I know I know. I just like researching this kind of stuff before buying from someone I don't know. I don't want to buy from human rights violators or environmental whores, if I can help it. It's the liberal part of me. ;-)


----------



## Cait43 (Apr 4, 2013)

I found it to be reliable ammunition and it is inexpensive to boot.........


----------



## BZimm (Feb 29, 2016)

I saw boxes of this ammo last week for the first time at a small sporting goods store a long way from anywhere. He had boxes of this PPU stuff in 40 S&W 165 gr. for 32 cents/round and we discussed it for a while. We decided we didn't know much about it and I bought Winchester white box for 36 cents. This guy beat WallyWorld. The best part was he wouldn't take a credit card. Said he started the store in 1952 and had never done cards. I love it. I bought two knives for my sons in celebration. It was Duke's Sporting Goods in Newberry Michigan. Stop in and say Hi.


----------



## pblanc (Mar 3, 2015)

I have shot quite a bit of Prvi Partizan (PPU) handgun ammunition. PPU also makes most of the brass-cased pistol ammunition that Academy Sports reboxes and sells as their "Monarch" label. 

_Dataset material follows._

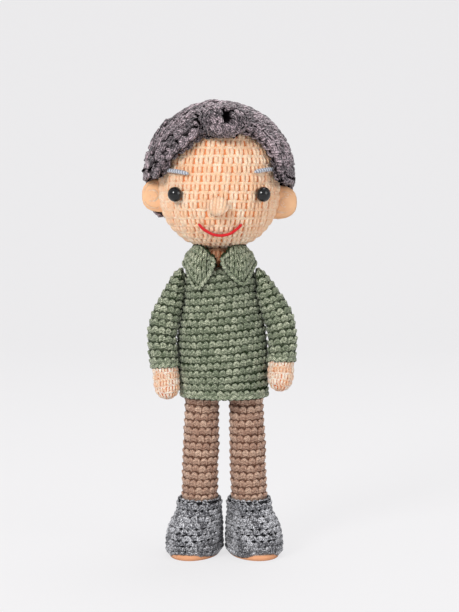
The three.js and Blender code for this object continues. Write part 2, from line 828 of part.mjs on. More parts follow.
function footPlate(side, shrink, thickness) {
  const outline = new THREE.Shape();
  const half = footHalf - shrink;
  const out = side * footOut;
  outline.absellipse(out, -footForward, half, heelReach + footForward - shrink, 0, Math.PI);
  outline.absellipse(out, -footForward, half, toeReach - footForward - shrink, Math.PI, 2 * Math.PI);
  return new THREE.ExtrudeGeometry(outline, { depth: thickness, curveSegments: 10, bevelEnabled: false });
}

function addFoot(side, name) {
  const foot = new THREE.Group();
  foot.position.set(lean + side * ankleSpread, 0, 0);
  foot.rotation.z = rad(side * toeOut);
  doll.add(foot);
  const upperFloor = soleThickness + touch;
  const rise = slipperTop - upperFloor;
  // Each row: share of the rise, then how much narrower the shoe is, at its sides, toe and heel
  const rows = [
    [0, 1.7, 2.6, 1.2],
    [0.1, 0.5, 0.8, 0.3],
    [0.26, 0, 0, 0],
    [0.45, 0.4, 1.3, 0.1],
    [0.6, 1.3, 4.9, 0.8],
    [0.76, 2.3, 9, 2],
    [0.9, footHalf - slipperMouth, toeReach - slipperMouth - 0.9, heelReach - slipperMouth - 0.3],
    [1, footHalf - slipperMouth, toeReach - slipperMouth - 0.4, heelReach - slipperMouth],
  ];
  const rings = (grow, used) => {
    return used.map(([share, sides, toe, heel]) => {
      const z = upperFloor + share * rise;
      const away = 1 - THREE.MathUtils.smoothstep(share, 0.3, 0.85);
      const half = footHalf - sides + grow;
      return footRing(
        side * footOut * away,
        footForward * away,
        z,
        half,
        toeReach - toe + grow,
        heelReach - heel + grow,
      );
    });
  };
  const floorRow = [(cover + touch) / rise, 0.6, 1, 0.5];
  const inside = rings(-cover - 0.2, [...rows].slice(2).reverse().concat([floorRow]));
  add("slipper_" + name, loft([...rings(0, rows), ...inside]), slipperYarn, foot);
  add("slipper_sole_" + name, solid(footPlate(side, 1.6, soleThickness)), soleYarn, foot);

  const insoleZ = upperFloor + cover + 2 * touch;
  const board = footPlate(side, cover + 2.6, insoleThickness).translate(0, 0, insoleZ);
  add("insole_" + name, solid(board), insoleBoard, foot);
  const fillZ = insoleZ + insoleThickness + touch;
  const fillTop = trouserEnd - touch;
  const share = (z) => (z - upperFloor) / rise;
  const fillRows = [
    [share(fillZ), 0.8, 1.2, 0.6],
    [share((fillZ + fillTop) / 2), 0.6, 1.4, 0.4],
    [share(fillTop), 1.6, 6, 1],
  ];
  add("foot_stuffing_" + name, loft(rings(-cover - 0.2 - touch, fillRows)), stuffing, foot);
}

addHead();
addFace();
addHair();
addEar(-1, "right", earDropRight);
addEar(1, "left", earDropLeft);
addNeck();
addTorso();
addCollar();
addArm(-1, "right", armLengthRight);
addArm(1, "left", armLengthLeft);
for (const [side, name] of [[-1, "right"], [1, "left"]]) {
  addLeg(side, name);
  addFoot(side, name);
}

export default doll;
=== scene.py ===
# %% [markdown]
# # A crochet doll
#
# The doll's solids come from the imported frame. Every crocheted solid is dressed here in its own cloth of stitches,
# and the eyes, the nose, the brows and the mouth are made as they were sewn. Lengths are in millimetres where
# nothing else is said, and MM turns them into metres.

import math

import bmesh
import bpy
import numpy as np
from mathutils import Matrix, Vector
from mathutils.bvhtree import BVHTree


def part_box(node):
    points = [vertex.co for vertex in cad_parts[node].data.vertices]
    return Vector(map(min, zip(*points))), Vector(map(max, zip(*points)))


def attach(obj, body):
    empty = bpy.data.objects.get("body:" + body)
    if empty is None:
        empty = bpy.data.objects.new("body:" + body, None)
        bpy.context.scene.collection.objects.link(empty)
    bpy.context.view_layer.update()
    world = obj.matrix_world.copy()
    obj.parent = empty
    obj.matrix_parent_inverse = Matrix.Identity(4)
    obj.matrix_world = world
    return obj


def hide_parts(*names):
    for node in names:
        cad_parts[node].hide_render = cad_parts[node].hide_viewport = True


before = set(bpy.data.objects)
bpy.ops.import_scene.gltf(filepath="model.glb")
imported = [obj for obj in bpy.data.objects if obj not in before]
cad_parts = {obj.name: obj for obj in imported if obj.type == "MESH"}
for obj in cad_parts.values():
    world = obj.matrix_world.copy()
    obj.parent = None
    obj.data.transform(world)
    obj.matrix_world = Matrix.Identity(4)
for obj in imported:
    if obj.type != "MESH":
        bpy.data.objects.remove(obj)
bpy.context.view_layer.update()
MM = 0.001
ACROSS, FRONT, UP = Vector((1, 0, 0)), Vector((0, -1, 0)), Vector((0, 0, 1))
SIDES = {"right": -1, "left": 1}

# %% [markdown]
# The camera stands in front of the doll, at the height of its nose, and looks a little down. Its lens is long,
# so the doll is drawn with little perspective. Its place and its distance are in metres.

# %% Camera
EYE_HEIGHT = 0.150
DISTANCE = 0.650
ASIDE = 0.0042
PITCH = math.radians(4)
FOCAL = 91

camera = bpy.data.objects.new("camera", bpy.data.cameras.new("camera"))
camera.data.sensor_fit = "VERTICAL"
camera.data.sensor_height = 36
camera.data.lens = FOCAL
camera.data.clip_start = 0.01
camera.location = (ASIDE, -DISTANCE, EYE_HEIGHT)
camera.rotation_euler = (math.pi / 2 - PITCH, 0, 0)
bpy.context.collection.objects.link(camera)
bpy.context.scene.camera = camera
print("camera", tuple(round(c, 4) for c in camera.location))

# %% [markdown]
# The room is a pale floor that curves up into a backdrop. A large soft lamp hangs on the left, in front of the
# doll, a weaker one fills the right, and a small one behind lifts the doll off the backdrop.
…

I have had generally good results with PPU ammuniton but about a year and a half ago I bought four 50 round boxes of 115gr 9mm Luger ammunition at a local gun store. This was labelled PPU, not Monarch. All 200 rounds were under-powered. About 100 rounds were so under-powered that they would not cycle the slides of two Beretta pistols that had worked with every type of 9mm ammo I had ever fed them. I had to shoot this stuff up one round at a time.


----------



## Tangof (Jan 26, 2014)

I have shot it in .45 ACP, 9MM, 9X18MM 7X57MM and 7.62X25MM. No problems at all. Guns were CZ, Colt, Tokarev and a Spanish Mauser.


----------